Without a doubt, the most stunning draw in this area is the Gap of Dunloe. This relatively easy hike should be tackled as early in the morning as possible in order to take in the magical way Ireland's light changes throughout the day. The hike is paved the entire way, making it relatively simple for even novice trekkers. It starts at Kate Kearney's Cottage (where you can fuel up on snacks and coffee -- or beer). The trip up to Madman's Seat passes lakes, stunning rock formations, sheer cliffs, rushing streams, and shepherd tending their flocks. Budget two hours for the walk up and a little over an hour for the return journey. More ambitious hikers can reach Lord Brandon's Cottage, a 19th-century hunting lodge, in three to three-and-a-half hours one way.
Kilmainham Gaol Dublin
Featured in many a rebel song and occupying a notoriously dark place in Irish history, Kilmainham Gaol should be high on the list for those with any interest in Ireland's troubled past. It was here that the leaders of the 1916 Uprising were brought and, after being convicted of High Treason, executed in the prison yard. The only one spared was future Irish President Eamon De Valera who, by virtue of his American citizenship, didn't suffer the same grisly fate. Dating from 1796, the prison was a dank vile institution that housed those guilty of such misdemeanours as being unable to pay their train fares and, during the famine, the destitute and hungry. In Irish eyes, Kilmainham became an irrevocable symbol of oppression and persecution. A visit here will open your eyes and senses and remain with you indelibly. The yard mentioned earlier is particularly spine chilling. In short, this is one of Ireland's absolute must-sees.
Ring of Kerry
if you're staying in Killarney, you're at the starting point of one of the world's most famous scenic drives: The Ring of Kerry. Depending on what kind of traveler you are, the drive is either lovely or a bit tedious. That's because it is, of course, a drive. You'll be spending most of your time in the car, making stops here and there to take in the stunning scenery and quaint villages along the way.

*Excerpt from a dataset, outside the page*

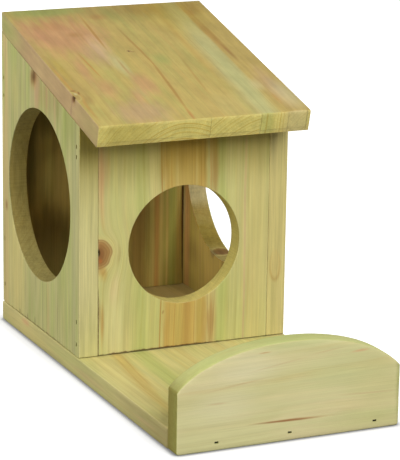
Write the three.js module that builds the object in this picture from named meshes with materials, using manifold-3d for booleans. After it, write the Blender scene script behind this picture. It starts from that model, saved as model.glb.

A car is the best and most independent way to navigate the ring, though bus tours are also available. The local government strongly encourages those with their own cars to make the loop in a counter-clockwise fashion. There are all manner of side trips and jaunts off the main route, with sights including the Bog Village -- a replica of a traditional village life -- as well as Rossbeigh Beach, which has gorgeous and often moody views out over the Atlantic Ocean. Farther along the ring, Valentia Island has a quiet and laid-back pace plus a handful of quaint restaurants. The ring also has its own cliffs at Portmagee, though they're a little underwhelming if you've already seen the Cliffs of Moher (and the vantages aren't nearly as viewer-friendly). Historic sights are dotted among the hills along the south coast of the ring, and the quaint town of Kenmare is packed with colorful architecture and lovely cafes for an early evening coffee.
The most dramatic part of the drive comes at the end, as the road climbs into Killarney National Park and descends along its lakes, with stunning viewpoints set here and there. The prettiest of these is Ladies View, which looks down across Upper Lake and the dramatic mountainous landscape. For travelers who don't want to make the journey in one long day, there are numerous guesthouses throughout the area. Most travelers, however, choose to retreat to Killarney for the evening.